Sometimes bad movies are good for their mockability quotient. Dark Purpose isn't even bad enough for that. It's just good enough. It has a 1970s made for TV movie vibe about it. The plot smells of warmed over television. Two professional art appraisers (Shirley Jones and George Sanders) spend a week in an Italian villa owned by a mysterious Count (Rossano Brazzi) and his troubled daughter (Giorgia Moll). There's a little bit of Jane Eyre here, or at least the Wide Sargasso Sea, but tension never builds enough for it to pay off.

Brazzi and Jones seem to have little chemistry together. "Oh Paolo I love you. I love you!" She says and he looks like he might be mentally chastising his agent for getting him involved in this debacle. She has more luck with George Sanders and I wish things would have been written more of a love triangle. Though Sanders is ten years older than Brazzi he somehow seems more comfortable in his skin, probably because Brazzi was, at this point really tired of playing the continental lover. Sanders had long since ceased to care about acting other than what it paid him. Shirley Jones was great as Mrs. Partridge, but as the supposed daughter of a museum curator and art historian, she seems way out of her depth.
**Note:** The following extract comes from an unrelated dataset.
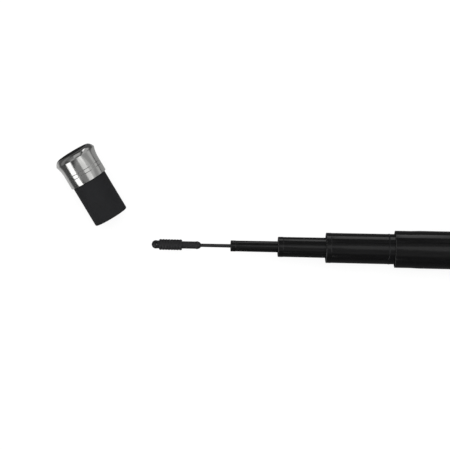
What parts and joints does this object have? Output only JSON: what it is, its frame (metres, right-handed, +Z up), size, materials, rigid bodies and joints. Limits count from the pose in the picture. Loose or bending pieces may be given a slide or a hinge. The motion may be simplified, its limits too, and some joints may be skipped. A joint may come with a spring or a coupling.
{
  "type": "telescopic fishing pole",
  "caption": "Telescopic pole with hollow sections sliding into a tapered butt, a ribbed line connector on its solid tip, a screw cap, and a push-in front plug with a polished metal head.",
  "frame": {"origin": "centre of the butt end's flat face, on the pole's axis", "axes": "+X along the pole's axis, from the tip towards the butt end; +Z up with the pole lying on a flat surface"},
  "size_m": [0.8939, 0.0687, 0.0246],
  "materials": {
    "lacquered_carbon": "gloss black lacquer over carbon and glass fibre",
    "grip_coating": "matt, fine non-slip pattern",
    "satin_aluminium": "satin, turned",
    "rubber": "matt moulded",
    "connector_plastic": "matt moulded",
    "polished_metal": "polished, finely turned",
    "black_inlay": "gloss",
    "zinc_steel": "zinc plated"
  },
  "bodies": {
    "butt": {"butt_tube": "lacquered_carbon", "grip_sleeve": "grip_coating", "grip_front_ring": "satin_aluminium", "grip_rear_ring": "satin_aluminium", "thread_insert": "satin_aluminium"},
    "section_2": {"section_2_tube": "lacquered_carbon", "section_2_mouth_wrap": "lacquered_carbon", "section_2_band": "satin_aluminium"},
    "section_3": {"section_3_tube": "lacquered_carbon", "section_3_mouth_wrap": "lacquered_carbon"},
    "section_4": {"section_4_tube": "lacquered_carbon", "section_4_mouth_wrap": "lacquered_carbon"},
    "tip": {"tip_blank": "lacquered_carbon", "connector_body": "connector_plastic"},
    "line_lock": {"connector_sleeve": "connector_plastic"},
    "front_plug": {"plug_head": "polished_metal", "plug_inlay": "black_inlay", "plug_rubber": "rubber", "plug_washer": "zinc_steel", "plug_screw": "zinc_steel"},
    "cap_seal": {"cap_o_ring": "rubber"},
    "screw_cap": {"butt_cap": "satin_aluminium", "butt_pad": "rubber", "cap_cushion": "rubber"}
  },
  "joints": [
    {"name": "section_2_slide", "type": "slide", "parent": "butt", "child": "section_2", "axis": [-1, 0, 0], "range_m": [-0.0831, 0.5184]},
    {"name": "section_3_slide", "type": "slide", "parent": "section_2", "child": "section_3", "axis": [-1, 0, 0], "range_m": [-0.036, 0.5268]},
    {"name": "section_4_slide", "type": "slide", "parent": "section_3", "child": "section_4", "axis": [-1, 0, 0], "range_m": [-0.036, 0.5232]},
    {"name": "tip_slide", "type": "slide", "parent": "section_4", "child": "tip", "axis": [-1, 0, 0], "range_m": [-0.0169, 0.5383]},
    {"name": "line_lock_slide", "type": "slide", "parent": "tip", "child": "line_lock", "axis": [1, 0, 0], "range_m": [0, 0.0078]},
    {"name": "front_plug_swing", "type": "hinge", "parent": "tip", "child": "front_plug", "pos_m": [-0.84128, 0.02082, 0], "axis": [0.1249, -0.0065, -0.9921], "range_deg": [-58.35, 0]},
    {"name": "cap_lift", "type": "slide", "parent": "butt", "child": "cap_seal", "axis": [1, 0, 0], "range_m": [0, 0.0241]},
    {"name": "cap_turn", "type": "hinge", "parent": "cap_seal", "child": "screw_cap", "pos_m": [0, 0, 0], "axis": [1, 0, 0], "range_deg": [0, 1440]}
  ],
  "couplings": [
    {"joint": "cap_lift", "follows": "cap_turn", "m_per_rad": 0.00095493}
  ]
}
Giorgia Moll gives a decent performance, if a bit silly and over dramatic at times, but the whole plot is hard to swallow, especially her part of it.

The most compelling thing about the movie is the Count's over-worked German Shepard named Diablo. It wasn't just the presence of a satanic German Shepard that reminded me of the made for television horror schlock master piece Devil Dog (1978). Everything about Dark Purpose seemed crying out for it to be endlessly recycled in the CBS late Night Movie, sandwiched between old episodes of Magnum PI and Columbo. It's too bad because Sanders is hilarious--I laugh at his smallest gesture or expression, and had he been given anything at all to do he might have saved this movie from junk heap.